-- begin Data listing --
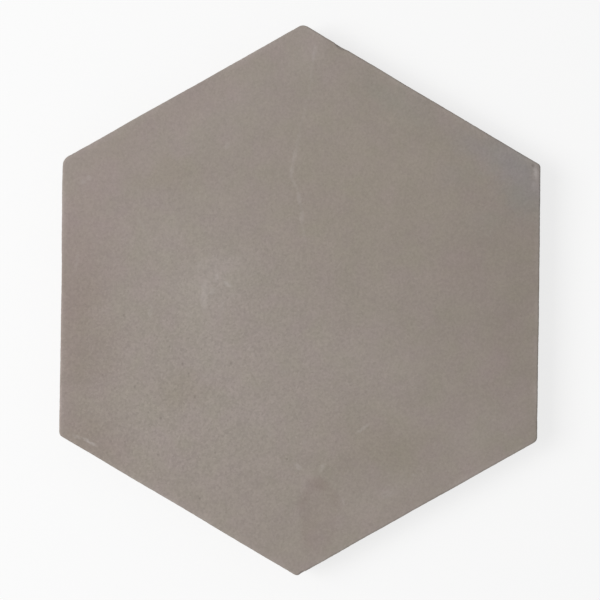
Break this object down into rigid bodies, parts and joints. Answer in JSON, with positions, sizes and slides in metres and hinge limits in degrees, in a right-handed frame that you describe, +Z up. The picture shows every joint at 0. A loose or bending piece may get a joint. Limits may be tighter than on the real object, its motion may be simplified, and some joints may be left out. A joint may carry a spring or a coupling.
{
  "type": "hexagon floor tile",
  "caption": "Plain hexagonal floor tile pressed from taupe pigmented cement, bedded on its back and laid edge to edge to pave a floor.",
  "frame": {"origin": "middle of the back, in the plane of its rim", "axes": "+Z up out of the walked-on face, +X out of the middle of a flat side, +Y out of a corner"},
  "size_m": [0.2, 0.2302, 0.016],
  "materials": {
    "pigmented_cement": "matte"
  },
  "bodies": {
    "root": {"hexagon_tile": "pigmented_cement"}
  },
  "joints": []
}
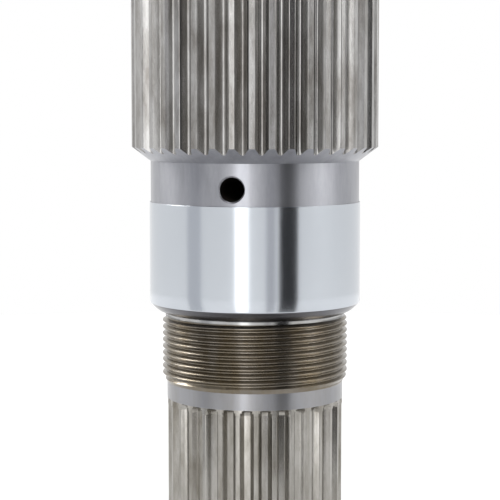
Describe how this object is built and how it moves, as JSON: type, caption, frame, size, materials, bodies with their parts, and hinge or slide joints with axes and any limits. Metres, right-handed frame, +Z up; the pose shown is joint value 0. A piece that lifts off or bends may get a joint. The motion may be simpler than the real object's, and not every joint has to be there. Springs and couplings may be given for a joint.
{
  "type": "splined shaft",
  "caption": "Stepped steel shaft with a large and a small involute spline, a ground bearing seat, a locknut thread and an oil hole into an axial gallery.",
  "frame": {"origin": "centre of the small spline's end face, which the shaft stands on", "axes": "+Z up the shaft's axis towards the large spline, -Y towards the front, with the oil hole a little to its left"},
  "size_m": [0.0524, 0.0524, 0.138],
  "materials": {
    "shaft_steel": "hardened steel, used: mirror-ground bearing seat, turned neck and land, splines with a grey-brown patina, oily thread"
  },
  "bodies": {
    "root": {"splined_shaft": "shaft_steel"}
  },
  "joints": []
}
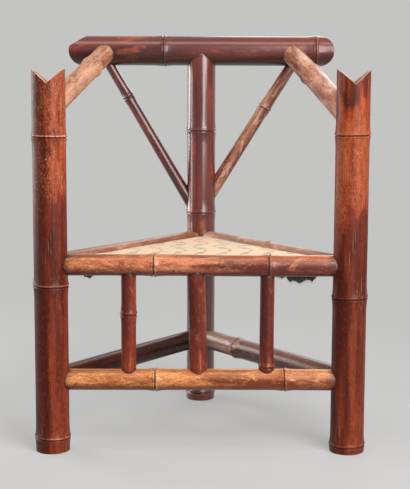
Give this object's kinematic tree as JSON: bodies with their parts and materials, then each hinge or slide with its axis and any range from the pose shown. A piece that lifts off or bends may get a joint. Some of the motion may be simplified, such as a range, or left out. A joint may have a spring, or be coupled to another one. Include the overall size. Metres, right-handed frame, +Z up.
{
  "type": "corner chair",
  "caption": "Corner chair of round bamboo canes: swallow-tailed front posts, crest rail on a rear post, sloping arms, V braces, stretchers, spindles and a triangular lift-out padded seat.",
  "frame": {"origin": "on the floor, under the middle of the chair's bounding box", "axes": "+Z up, +X to the right as seen from the front, +Y from the front towards the rear post; the chair faces -Y"},
  "size_m": [0.695, 0.5018, 0.8793],
  "materials": {
    "post_bamboo": "stained bamboo, orange-red over brown, shellac gloss",
    "dark_bamboo": "dark red-brown stained bamboo, shellac gloss",
    "bleached_bamboo": "bamboo worn and bleached to tan, satin",
    "russet_bamboo": "worn red-brown bamboo, satin",
    "honey_bamboo": "amber and brown bamboo, worn shellac gloss",
    "side_bamboo": "brown stained bamboo, dull shellac",
    "spindle_bamboo": "red-brown stained bamboo, shellac gloss",
    "dowel_wood": "raw turned wood",
    "cleat_wood": "sawn softwood, aged",
    "board_wood": "planed softwood, aged",
    "seat_fabric": "cream woven furnishing cloth with faint scrolls",
    "stuffing": "cotton wadding",
    "dust_cloth": "thin dark cotton, torn",
    "iron": "dull iron"
  },
  "bodies": {
    "frame": {"front_left_post": "post_bamboo", "front_right_post": "post_bamboo", "rear_post": "dark_bamboo", "crest_rail": "dark_bamboo", "left_arm": "bleached_bamboo", "right_arm": "russet_bamboo", "left_brace": "dark_bamboo", "right_brace": "russet_bamboo", "front_seat_rail": "honey_bamboo", "left_seat_rail": "side_bamboo", "right_seat_rail": "side_bamboo", "front_stretcher": "honey_bamboo", "left_stretcher": "side_bamboo", "right_stretcher": "side_bamboo", "left_spindle": "spindle_bamboo", "centre_spindle": "spindle_bamboo", "right_spindle": "spindle_bamboo", "seat_rail_dowels": "dowel_wood", "stretcher_dowels": "dowel_wood", "arm_dowels": "dowel_wood", "brace_dowels": "dowel_wood", "spindle_dowels": "dowel_wood", "crest_dowel": "dowel_wood", "joint_nails": "iron", "cleat_nails": "iron", "dust_cover_tacks": "iron", "front_cleat": "cleat_wood", "left_cleat": "cleat_wood", "right_cleat": "cleat_wood", "dust_cover": "dust_cloth"},
    "seat": {"seat_board": "board_wood", "seat_stuffing": "stuffing", "seat_cover": "seat_fabric", "cover_tacks": "iron"}
  },
  "joints": [
    {"name": "seat_lift", "type": "slide", "parent": "frame", "child": "seat", "axis": [0, 0, 1], "range_m": [0, 0.12]}
  ]
}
-- end Data listing --
▶ _Prompt_
Within the listing above, find every line containing the string "into" and return it.

▶ _Task output_
Break this object down into rigid bodies, parts and joints. Answer in JSON, with positions, sizes and slides in metres and hinge limits in degrees, in a right-handed frame that you describe, +Z up. The picture shows every joint at 0. A loose or bending piece may get a joint. Limits may be tighter than on the real object, its motion may be simplified, and some joints may be left out. A joint may carry a spring or a coupling.
  "caption": "Stepped steel shaft with a large and a small involute spline, a ground bearing seat, a locknut thread and an oil hole into an axial gallery.",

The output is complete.